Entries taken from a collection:
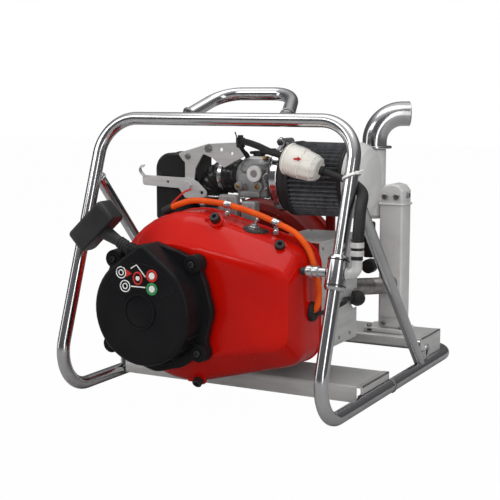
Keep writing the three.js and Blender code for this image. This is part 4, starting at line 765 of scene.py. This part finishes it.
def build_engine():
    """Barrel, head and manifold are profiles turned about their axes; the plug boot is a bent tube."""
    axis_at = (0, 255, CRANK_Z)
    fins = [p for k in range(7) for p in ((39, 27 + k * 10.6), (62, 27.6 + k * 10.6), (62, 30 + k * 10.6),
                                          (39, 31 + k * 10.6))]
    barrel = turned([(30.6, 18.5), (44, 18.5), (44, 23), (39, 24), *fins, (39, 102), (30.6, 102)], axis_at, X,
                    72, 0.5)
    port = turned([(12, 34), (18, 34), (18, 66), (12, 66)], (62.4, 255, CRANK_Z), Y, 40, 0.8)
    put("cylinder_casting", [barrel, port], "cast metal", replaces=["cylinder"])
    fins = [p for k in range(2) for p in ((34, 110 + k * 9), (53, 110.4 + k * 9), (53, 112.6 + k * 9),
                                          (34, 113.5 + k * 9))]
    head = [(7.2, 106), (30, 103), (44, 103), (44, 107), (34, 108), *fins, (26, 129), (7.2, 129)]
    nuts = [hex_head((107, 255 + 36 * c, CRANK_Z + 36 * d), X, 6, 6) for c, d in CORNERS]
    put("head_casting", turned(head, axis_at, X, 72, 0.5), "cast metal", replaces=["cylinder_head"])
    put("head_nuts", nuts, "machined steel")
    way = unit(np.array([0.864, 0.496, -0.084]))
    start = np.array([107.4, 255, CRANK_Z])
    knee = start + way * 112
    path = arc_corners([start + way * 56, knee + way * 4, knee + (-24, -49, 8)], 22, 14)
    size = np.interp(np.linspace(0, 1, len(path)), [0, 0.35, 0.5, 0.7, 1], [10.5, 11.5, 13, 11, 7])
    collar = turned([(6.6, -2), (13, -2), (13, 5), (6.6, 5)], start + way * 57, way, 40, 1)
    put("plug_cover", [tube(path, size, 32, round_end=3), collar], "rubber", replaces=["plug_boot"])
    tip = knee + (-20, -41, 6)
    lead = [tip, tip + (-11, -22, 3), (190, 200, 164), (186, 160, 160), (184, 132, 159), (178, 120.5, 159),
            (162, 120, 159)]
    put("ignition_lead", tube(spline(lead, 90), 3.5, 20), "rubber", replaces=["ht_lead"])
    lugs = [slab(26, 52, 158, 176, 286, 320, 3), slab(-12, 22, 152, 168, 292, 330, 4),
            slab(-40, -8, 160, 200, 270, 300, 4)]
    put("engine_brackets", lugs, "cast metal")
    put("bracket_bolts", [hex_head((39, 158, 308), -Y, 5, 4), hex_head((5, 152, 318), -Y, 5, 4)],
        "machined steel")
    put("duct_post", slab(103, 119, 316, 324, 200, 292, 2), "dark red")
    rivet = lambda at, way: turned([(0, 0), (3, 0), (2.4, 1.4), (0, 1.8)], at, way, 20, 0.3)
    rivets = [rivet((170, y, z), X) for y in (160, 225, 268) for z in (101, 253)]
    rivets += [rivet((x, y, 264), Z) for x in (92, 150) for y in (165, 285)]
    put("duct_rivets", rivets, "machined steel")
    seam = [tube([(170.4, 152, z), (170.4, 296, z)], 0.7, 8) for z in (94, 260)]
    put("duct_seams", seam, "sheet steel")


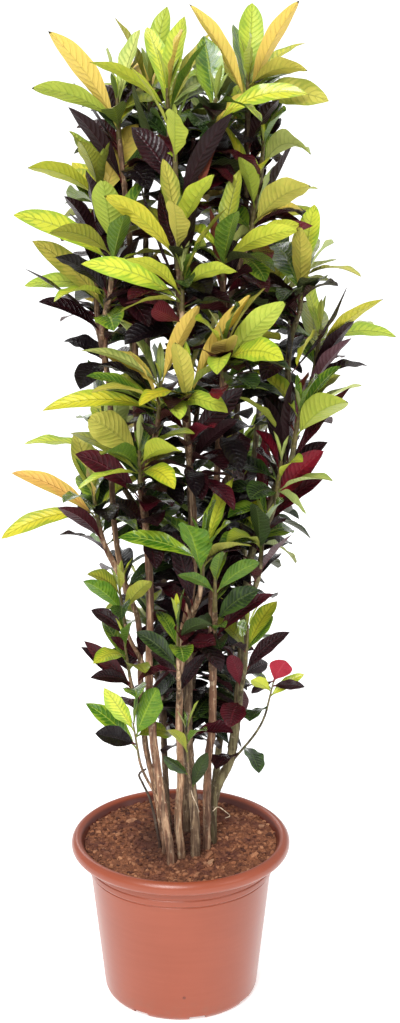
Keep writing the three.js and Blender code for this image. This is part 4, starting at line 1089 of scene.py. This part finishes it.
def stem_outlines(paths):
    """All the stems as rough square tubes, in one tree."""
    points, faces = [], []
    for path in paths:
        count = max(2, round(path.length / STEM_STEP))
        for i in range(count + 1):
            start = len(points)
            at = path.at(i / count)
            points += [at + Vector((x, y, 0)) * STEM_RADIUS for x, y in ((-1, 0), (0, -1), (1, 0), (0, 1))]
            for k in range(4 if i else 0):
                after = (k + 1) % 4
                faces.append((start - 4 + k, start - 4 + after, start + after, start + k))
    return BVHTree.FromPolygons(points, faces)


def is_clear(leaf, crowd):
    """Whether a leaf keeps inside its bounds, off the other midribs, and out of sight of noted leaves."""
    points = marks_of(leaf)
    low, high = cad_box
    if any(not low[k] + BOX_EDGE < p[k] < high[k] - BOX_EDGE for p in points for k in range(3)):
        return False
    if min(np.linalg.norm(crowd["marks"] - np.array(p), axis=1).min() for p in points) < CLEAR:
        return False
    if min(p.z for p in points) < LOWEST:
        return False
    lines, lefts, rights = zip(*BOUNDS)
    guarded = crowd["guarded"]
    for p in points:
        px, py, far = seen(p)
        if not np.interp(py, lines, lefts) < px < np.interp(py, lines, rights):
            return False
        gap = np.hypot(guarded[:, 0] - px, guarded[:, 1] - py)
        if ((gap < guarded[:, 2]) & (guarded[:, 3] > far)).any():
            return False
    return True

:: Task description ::
In the entries above, some lines may contain the string "scene"; report how many, without additional comment.

:: Problem solution ::
2